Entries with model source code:
* start *

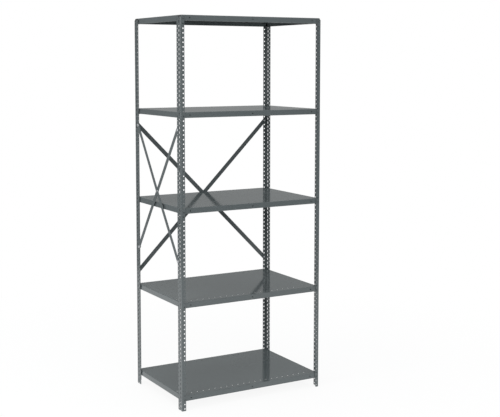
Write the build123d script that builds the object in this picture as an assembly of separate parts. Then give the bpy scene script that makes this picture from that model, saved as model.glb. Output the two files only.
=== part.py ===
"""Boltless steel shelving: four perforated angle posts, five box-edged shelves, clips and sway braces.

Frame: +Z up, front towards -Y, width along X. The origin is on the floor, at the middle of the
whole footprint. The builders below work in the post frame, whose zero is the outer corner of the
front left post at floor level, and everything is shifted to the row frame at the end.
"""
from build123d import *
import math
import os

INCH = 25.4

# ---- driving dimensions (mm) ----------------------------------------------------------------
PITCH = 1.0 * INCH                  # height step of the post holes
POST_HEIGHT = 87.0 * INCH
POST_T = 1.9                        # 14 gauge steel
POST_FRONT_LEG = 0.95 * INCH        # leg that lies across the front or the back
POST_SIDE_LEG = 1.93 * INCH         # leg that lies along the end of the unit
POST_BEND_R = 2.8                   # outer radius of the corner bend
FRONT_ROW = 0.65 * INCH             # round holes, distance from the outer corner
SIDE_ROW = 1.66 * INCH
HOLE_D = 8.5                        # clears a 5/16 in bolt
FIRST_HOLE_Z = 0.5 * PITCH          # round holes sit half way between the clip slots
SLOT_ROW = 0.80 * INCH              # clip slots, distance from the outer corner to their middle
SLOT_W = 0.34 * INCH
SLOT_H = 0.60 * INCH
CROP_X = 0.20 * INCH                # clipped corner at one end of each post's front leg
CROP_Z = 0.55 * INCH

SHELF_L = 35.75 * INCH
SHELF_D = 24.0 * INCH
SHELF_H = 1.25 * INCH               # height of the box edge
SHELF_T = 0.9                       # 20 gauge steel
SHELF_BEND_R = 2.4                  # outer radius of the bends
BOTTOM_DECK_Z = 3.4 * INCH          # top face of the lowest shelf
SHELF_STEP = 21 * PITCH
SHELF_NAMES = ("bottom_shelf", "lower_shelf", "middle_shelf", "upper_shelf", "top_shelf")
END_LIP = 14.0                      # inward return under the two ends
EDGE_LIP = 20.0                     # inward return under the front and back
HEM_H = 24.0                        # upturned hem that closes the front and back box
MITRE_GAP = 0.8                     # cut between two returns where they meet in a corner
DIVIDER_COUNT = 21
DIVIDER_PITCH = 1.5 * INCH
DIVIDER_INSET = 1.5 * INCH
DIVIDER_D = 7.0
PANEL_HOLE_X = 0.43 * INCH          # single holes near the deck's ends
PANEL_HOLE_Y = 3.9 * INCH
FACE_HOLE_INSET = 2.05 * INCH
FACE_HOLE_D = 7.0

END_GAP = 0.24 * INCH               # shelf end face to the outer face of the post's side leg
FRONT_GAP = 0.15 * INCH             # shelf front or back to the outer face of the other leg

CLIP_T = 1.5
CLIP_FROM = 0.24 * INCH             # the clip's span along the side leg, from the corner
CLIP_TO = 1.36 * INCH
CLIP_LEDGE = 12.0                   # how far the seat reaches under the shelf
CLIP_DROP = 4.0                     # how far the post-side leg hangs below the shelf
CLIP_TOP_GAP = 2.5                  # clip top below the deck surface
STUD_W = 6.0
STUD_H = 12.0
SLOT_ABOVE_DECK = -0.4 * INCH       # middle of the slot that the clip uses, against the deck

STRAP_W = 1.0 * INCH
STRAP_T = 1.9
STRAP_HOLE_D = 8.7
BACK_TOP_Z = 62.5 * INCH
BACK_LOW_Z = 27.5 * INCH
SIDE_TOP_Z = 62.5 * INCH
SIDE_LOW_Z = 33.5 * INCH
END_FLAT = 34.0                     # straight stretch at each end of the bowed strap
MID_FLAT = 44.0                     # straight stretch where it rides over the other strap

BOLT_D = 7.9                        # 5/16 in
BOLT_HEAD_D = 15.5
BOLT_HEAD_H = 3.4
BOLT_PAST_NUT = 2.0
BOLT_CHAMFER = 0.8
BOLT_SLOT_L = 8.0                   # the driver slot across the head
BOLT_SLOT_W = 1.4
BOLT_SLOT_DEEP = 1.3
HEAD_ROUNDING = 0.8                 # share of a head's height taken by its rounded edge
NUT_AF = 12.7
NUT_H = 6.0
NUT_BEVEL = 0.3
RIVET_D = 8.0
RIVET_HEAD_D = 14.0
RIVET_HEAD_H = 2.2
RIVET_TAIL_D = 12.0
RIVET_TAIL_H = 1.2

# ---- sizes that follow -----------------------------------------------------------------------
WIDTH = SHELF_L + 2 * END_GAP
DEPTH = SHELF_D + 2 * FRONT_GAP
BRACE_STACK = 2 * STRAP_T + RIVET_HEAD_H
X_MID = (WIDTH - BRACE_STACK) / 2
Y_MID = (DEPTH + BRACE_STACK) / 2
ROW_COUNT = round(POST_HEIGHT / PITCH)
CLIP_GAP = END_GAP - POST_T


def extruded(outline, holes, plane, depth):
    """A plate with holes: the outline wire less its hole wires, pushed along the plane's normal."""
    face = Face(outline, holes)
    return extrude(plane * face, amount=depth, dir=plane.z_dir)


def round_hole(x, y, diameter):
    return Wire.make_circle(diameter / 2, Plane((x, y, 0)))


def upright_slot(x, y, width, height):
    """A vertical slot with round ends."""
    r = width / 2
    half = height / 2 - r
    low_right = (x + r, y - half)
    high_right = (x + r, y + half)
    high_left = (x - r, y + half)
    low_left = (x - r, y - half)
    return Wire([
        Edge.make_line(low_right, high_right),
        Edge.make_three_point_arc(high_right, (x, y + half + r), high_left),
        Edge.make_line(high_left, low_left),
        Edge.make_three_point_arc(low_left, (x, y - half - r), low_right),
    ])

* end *
* start *

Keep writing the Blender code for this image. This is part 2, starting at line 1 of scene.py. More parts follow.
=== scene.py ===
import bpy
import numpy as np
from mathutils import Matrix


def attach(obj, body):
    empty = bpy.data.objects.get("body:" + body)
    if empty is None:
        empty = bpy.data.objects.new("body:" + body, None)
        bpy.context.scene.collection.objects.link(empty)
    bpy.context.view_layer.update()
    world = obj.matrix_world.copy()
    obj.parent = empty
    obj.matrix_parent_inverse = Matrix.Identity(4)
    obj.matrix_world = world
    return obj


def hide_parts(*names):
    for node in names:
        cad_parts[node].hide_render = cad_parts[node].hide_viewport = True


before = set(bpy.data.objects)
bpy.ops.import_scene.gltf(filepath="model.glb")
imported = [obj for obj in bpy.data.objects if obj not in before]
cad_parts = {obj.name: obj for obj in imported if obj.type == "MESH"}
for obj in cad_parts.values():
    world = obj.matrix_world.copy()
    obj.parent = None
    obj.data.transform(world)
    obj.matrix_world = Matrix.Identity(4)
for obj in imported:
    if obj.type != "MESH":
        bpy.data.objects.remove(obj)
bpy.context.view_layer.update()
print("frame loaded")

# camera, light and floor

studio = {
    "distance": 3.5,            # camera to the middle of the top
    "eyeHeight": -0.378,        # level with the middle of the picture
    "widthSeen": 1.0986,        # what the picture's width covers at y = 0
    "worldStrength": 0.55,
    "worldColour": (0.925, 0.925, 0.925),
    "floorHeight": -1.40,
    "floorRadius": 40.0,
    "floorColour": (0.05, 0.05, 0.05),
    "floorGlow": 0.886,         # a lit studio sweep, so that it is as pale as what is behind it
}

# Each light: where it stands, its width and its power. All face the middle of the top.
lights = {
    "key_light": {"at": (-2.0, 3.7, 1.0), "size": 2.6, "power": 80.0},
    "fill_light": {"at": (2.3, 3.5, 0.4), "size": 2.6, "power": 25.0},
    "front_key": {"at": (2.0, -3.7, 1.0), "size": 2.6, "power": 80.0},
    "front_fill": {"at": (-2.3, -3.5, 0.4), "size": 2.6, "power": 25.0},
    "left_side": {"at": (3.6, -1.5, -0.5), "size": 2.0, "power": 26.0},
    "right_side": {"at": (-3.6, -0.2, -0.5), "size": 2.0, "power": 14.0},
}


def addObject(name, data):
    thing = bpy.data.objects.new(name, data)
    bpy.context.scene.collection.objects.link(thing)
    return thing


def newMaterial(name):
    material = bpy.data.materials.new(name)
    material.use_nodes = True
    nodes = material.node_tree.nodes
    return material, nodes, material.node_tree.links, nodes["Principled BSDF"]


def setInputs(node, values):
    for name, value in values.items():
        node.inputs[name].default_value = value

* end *

Set exercise:
Taking the material above, extract exactly and only the lines from the line with "Write the build123d" to the line with "INCH = 25.4", inclusive of both.

Worked solution:
Write the build123d script that builds the object in this picture as an assembly of separate parts. Then give the bpy scene script that makes this picture from that model, saved as model.glb. Output the two files only.
=== part.py ===
"""Boltless steel shelving: four perforated angle posts, five box-edged shelves, clips and sway braces.

Frame: +Z up, front towards -Y, width along X. The origin is on the floor, at the middle of the
whole footprint. The builders below work in the post frame, whose zero is the outer corner of the
front left post at floor level, and everything is shifted to the row frame at the end.
"""
from build123d import *
import math
import os

INCH = 25.4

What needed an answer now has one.